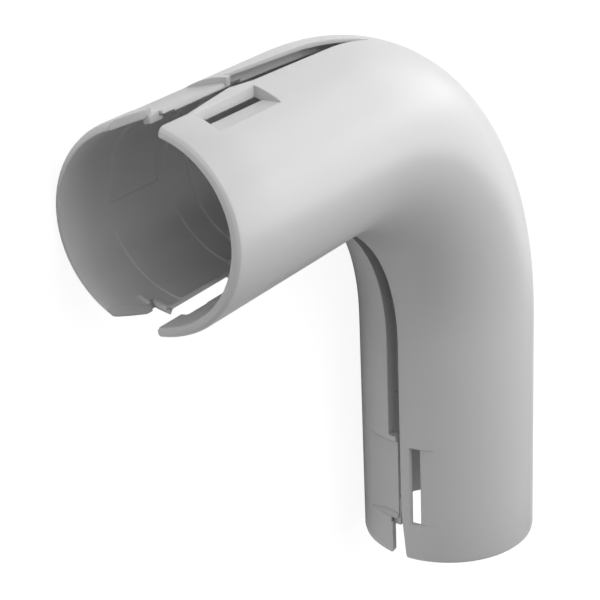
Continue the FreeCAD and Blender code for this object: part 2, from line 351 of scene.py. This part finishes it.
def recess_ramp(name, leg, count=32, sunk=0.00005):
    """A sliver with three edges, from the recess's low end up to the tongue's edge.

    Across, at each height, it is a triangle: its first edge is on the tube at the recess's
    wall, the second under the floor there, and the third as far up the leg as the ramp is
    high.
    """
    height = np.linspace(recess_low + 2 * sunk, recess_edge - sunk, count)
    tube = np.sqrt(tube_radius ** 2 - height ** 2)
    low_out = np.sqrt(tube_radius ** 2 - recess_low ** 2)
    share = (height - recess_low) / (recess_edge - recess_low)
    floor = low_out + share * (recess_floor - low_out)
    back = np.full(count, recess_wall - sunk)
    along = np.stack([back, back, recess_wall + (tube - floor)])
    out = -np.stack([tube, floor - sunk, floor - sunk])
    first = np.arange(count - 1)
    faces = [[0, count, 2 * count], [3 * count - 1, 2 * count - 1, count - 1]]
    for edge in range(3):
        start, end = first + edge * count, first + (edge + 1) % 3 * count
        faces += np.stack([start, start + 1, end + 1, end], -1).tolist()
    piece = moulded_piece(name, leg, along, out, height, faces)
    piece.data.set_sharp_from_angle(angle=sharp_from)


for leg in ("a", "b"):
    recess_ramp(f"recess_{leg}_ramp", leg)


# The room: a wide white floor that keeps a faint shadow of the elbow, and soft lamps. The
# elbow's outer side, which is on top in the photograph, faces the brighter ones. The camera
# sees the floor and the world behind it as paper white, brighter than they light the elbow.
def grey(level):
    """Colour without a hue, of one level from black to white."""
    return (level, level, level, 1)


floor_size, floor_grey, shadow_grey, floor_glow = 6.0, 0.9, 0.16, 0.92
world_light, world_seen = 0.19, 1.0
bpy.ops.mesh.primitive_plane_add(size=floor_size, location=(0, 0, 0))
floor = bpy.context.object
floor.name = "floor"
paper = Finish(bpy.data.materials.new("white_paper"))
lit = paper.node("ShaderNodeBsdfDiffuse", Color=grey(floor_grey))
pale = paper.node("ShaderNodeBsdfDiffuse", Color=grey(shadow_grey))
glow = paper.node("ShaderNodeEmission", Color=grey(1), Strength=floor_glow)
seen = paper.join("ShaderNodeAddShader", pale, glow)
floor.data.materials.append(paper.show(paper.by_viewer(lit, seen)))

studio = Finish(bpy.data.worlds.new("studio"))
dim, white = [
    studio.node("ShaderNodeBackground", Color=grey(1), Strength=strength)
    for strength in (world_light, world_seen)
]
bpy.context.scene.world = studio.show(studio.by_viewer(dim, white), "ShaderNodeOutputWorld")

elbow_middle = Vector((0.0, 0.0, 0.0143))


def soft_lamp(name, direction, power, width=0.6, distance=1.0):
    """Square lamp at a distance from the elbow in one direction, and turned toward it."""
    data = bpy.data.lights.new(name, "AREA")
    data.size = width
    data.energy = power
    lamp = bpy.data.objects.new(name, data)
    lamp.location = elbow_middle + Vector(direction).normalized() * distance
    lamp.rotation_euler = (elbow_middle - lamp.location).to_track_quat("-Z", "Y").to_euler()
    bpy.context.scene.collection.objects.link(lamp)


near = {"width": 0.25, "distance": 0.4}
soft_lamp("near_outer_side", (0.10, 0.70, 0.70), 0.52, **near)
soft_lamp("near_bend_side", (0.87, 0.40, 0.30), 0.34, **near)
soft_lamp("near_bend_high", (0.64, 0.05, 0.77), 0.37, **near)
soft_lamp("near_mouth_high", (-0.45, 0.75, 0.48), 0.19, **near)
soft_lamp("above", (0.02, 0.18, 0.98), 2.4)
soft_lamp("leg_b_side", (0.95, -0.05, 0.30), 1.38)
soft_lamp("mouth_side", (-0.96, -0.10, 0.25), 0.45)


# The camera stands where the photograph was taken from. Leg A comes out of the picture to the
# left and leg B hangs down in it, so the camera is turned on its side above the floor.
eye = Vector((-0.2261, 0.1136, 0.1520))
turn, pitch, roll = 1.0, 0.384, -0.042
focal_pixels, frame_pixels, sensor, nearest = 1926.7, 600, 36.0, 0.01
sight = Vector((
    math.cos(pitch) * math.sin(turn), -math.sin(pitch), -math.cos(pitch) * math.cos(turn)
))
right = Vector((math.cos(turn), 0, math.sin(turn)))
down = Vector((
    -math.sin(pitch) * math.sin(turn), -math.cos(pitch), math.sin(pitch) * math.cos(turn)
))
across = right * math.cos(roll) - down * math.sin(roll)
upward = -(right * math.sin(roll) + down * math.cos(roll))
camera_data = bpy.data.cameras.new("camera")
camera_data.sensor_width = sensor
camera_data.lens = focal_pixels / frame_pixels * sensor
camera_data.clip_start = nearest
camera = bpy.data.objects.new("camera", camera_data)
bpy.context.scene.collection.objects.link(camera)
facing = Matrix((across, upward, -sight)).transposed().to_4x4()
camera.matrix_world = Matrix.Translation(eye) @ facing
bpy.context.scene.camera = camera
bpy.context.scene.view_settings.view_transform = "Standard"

PROMPT: Give an exact copy of all the data shown above.

THE COMPLETED TASK:
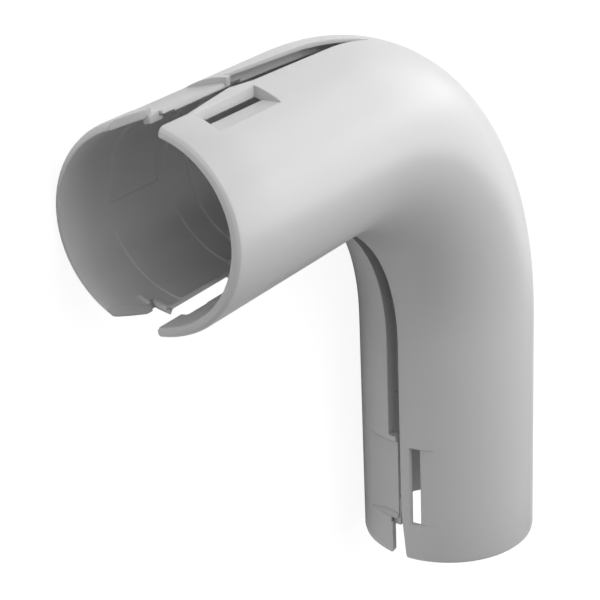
Continue the FreeCAD and Blender code for this object: part 2, from line 351 of scene.py. This part finishes it.
def recess_ramp(name, leg, count=32, sunk=0.00005):
    """A sliver with three edges, from the recess's low end up to the tongue's edge.

    Across, at each height, it is a triangle: its first edge is on the tube at the recess's
    wall, the second under the floor there, and the third as far up the leg as the ramp is
    high.
    """
    height = np.linspace(recess_low + 2 * sunk, recess_edge - sunk, count)
    tube = np.sqrt(tube_radius ** 2 - height ** 2)
    low_out = np.sqrt(tube_radius ** 2 - recess_low ** 2)
    share = (height - recess_low) / (recess_edge - recess_low)
    floor = low_out + share * (recess_floor - low_out)
    back = np.full(count, recess_wall - sunk)
    along = np.stack([back, back, recess_wall + (tube - floor)])
    out = -np.stack([tube, floor - sunk, floor - sunk])
    first = np.arange(count - 1)
    faces = [[0, count, 2 * count], [3 * count - 1, 2 * count - 1, count - 1]]
    for edge in range(3):
        start, end = first + edge * count, first + (edge + 1) % 3 * count
        faces += np.stack([start, start + 1, end + 1, end], -1).tolist()
    piece = moulded_piece(name, leg, along, out, height, faces)
    piece.data.set_sharp_from_angle(angle=sharp_from)


for leg in ("a", "b"):
    recess_ramp(f"recess_{leg}_ramp", leg)


# The room: a wide white floor that keeps a faint shadow of the elbow, and soft lamps. The
# elbow's outer side, which is on top in the photograph, faces the brighter ones. The camera
# sees the floor and the world behind it as paper white, brighter than they light the elbow.
def grey(level):
    """Colour without a hue, of one level from black to white."""
    return (level, level, level, 1)


floor_size, floor_grey, shadow_grey, floor_glow = 6.0, 0.9, 0.16, 0.92
world_light, world_seen = 0.19, 1.0
bpy.ops.mesh.primitive_plane_add(size=floor_size, location=(0, 0, 0))
floor = bpy.context.object
floor.name = "floor"
paper = Finish(bpy.data.materials.new("white_paper"))
lit = paper.node("ShaderNodeBsdfDiffuse", Color=grey(floor_grey))
pale = paper.node("ShaderNodeBsdfDiffuse", Color=grey(shadow_grey))
glow = paper.node("ShaderNodeEmission", Color=grey(1), Strength=floor_glow)
seen = paper.join("ShaderNodeAddShader", pale, glow)
floor.data.materials.append(paper.show(paper.by_viewer(lit, seen)))

studio = Finish(bpy.data.worlds.new("studio"))
dim, white = [
    studio.node("ShaderNodeBackground", Color=grey(1), Strength=strength)
    for strength in (world_light, world_seen)
]
bpy.context.scene.world = studio.show(studio.by_viewer(dim, white), "ShaderNodeOutputWorld")

elbow_middle = Vector((0.0, 0.0, 0.0143))


def soft_lamp(name, direction, power, width=0.6, distance=1.0):
    """Square lamp at a distance from the elbow in one direction, and turned toward it."""
    data = bpy.data.lights.new(name, "AREA")
    data.size = width
    data.energy = power
    lamp = bpy.data.objects.new(name, data)
    lamp.location = elbow_middle + Vector(direction).normalized() * distance
    lamp.rotation_euler = (elbow_middle - lamp.location).to_track_quat("-Z", "Y").to_euler()
    bpy.context.scene.collection.objects.link(lamp)


near = {"width": 0.25, "distance": 0.4}
soft_lamp("near_outer_side", (0.10, 0.70, 0.70), 0.52, **near)
soft_lamp("near_bend_side", (0.87, 0.40, 0.30), 0.34, **near)
soft_lamp("near_bend_high", (0.64, 0.05, 0.77), 0.37, **near)
soft_lamp("near_mouth_high", (-0.45, 0.75, 0.48), 0.19, **near)
soft_lamp("above", (0.02, 0.18, 0.98), 2.4)
soft_lamp("leg_b_side", (0.95, -0.05, 0.30), 1.38)
soft_lamp("mouth_side", (-0.96, -0.10, 0.25), 0.45)


# The camera stands where the photograph was taken from. Leg A comes out of the picture to the
# left and leg B hangs down in it, so the camera is turned on its side above the floor.
eye = Vector((-0.2261, 0.1136, 0.1520))
turn, pitch, roll = 1.0, 0.384, -0.042
focal_pixels, frame_pixels, sensor, nearest = 1926.7, 600, 36.0, 0.01
sight = Vector((
    math.cos(pitch) * math.sin(turn), -math.sin(pitch), -math.cos(pitch) * math.cos(turn)
))
right = Vector((math.cos(turn), 0, math.sin(turn)))
down = Vector((
    -math.sin(pitch) * math.sin(turn), -math.cos(pitch), math.sin(pitch) * math.cos(turn)
))
across = right * math.cos(roll) - down * math.sin(roll)
upward = -(right * math.sin(roll) + down * math.cos(roll))
camera_data = bpy.data.cameras.new("camera")
camera_data.sensor_width = sensor
camera_data.lens = focal_pixels / frame_pixels * sensor
camera_data.clip_start = nearest
camera = bpy.data.objects.new("camera", camera_data)
bpy.context.scene.collection.objects.link(camera)
facing = Matrix((across, upward, -sight)).transposed().to_4x4()
camera.matrix_world = Matrix.Translation(eye) @ facing
bpy.context.scene.camera = camera
bpy.context.scene.view_settings.view_transform = "Standard"